What you have to do: Repeat all of the data precisely.

Given data:
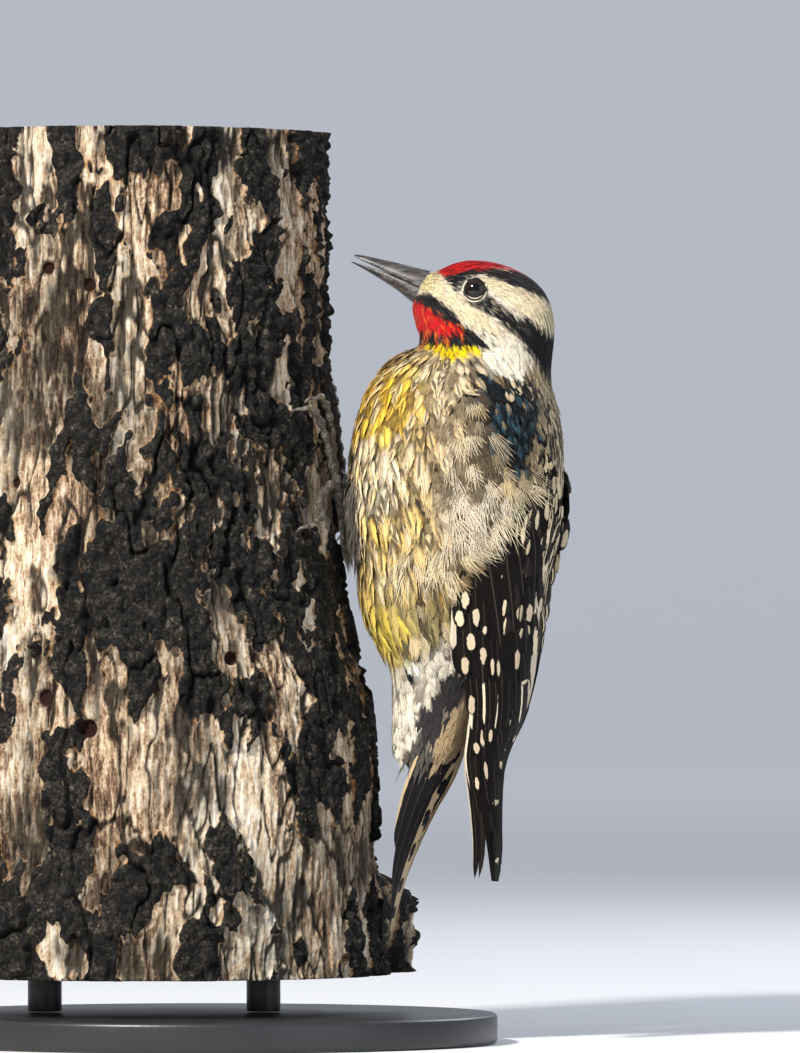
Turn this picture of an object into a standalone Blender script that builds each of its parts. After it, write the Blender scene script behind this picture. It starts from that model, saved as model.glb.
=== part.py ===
"""A sapsucker clinging to a cut length of tree trunk, held up by a plain display stand.

The bird is lofted in its own upright frame (front towards -X, left side towards -Y) and one
empty turns it a little about the vertical. The underside of the stand is at z = 0.
"""

import math

import bmesh
import bpy
import numpy as np
from mathutils import Matrix, Vector

MM = 0.001
GAP = 0.3 * MM
COLLECTION = "sapsucker_on_perch"

# The bird's place: the empty stands under the middle of the body.
BIRD_X = 66 * MM
BIRD_Y = -5 * MM
BIRD_YAW = math.radians(-6)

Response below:
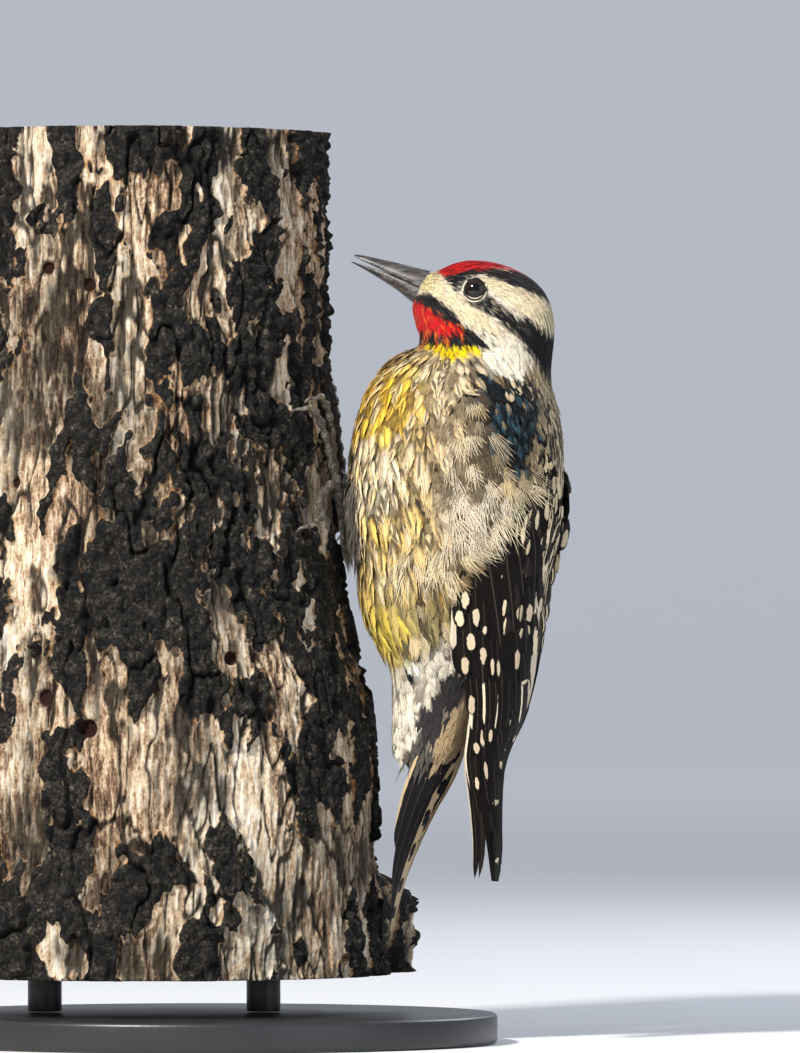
Turn this picture of an object into a standalone Blender script that builds each of its parts. After it, write the Blender scene script behind this picture. It starts from that model, saved as model.glb.
=== part.py ===
"""A sapsucker clinging to a cut length of tree trunk, held up by a plain display stand.

The bird is lofted in its own upright frame (front towards -X, left side towards -Y) and one
empty turns it a little about the vertical. The underside of the stand is at z = 0.
"""

import math

import bmesh
import bpy
import numpy as np
from mathutils import Matrix, Vector

MM = 0.001
GAP = 0.3 * MM
COLLECTION = "sapsucker_on_perch"

# The bird's place: the empty stands under the middle of the body.
BIRD_X = 66 * MM
BIRD_Y = -5 * MM
BIRD_YAW = math.radians(-6)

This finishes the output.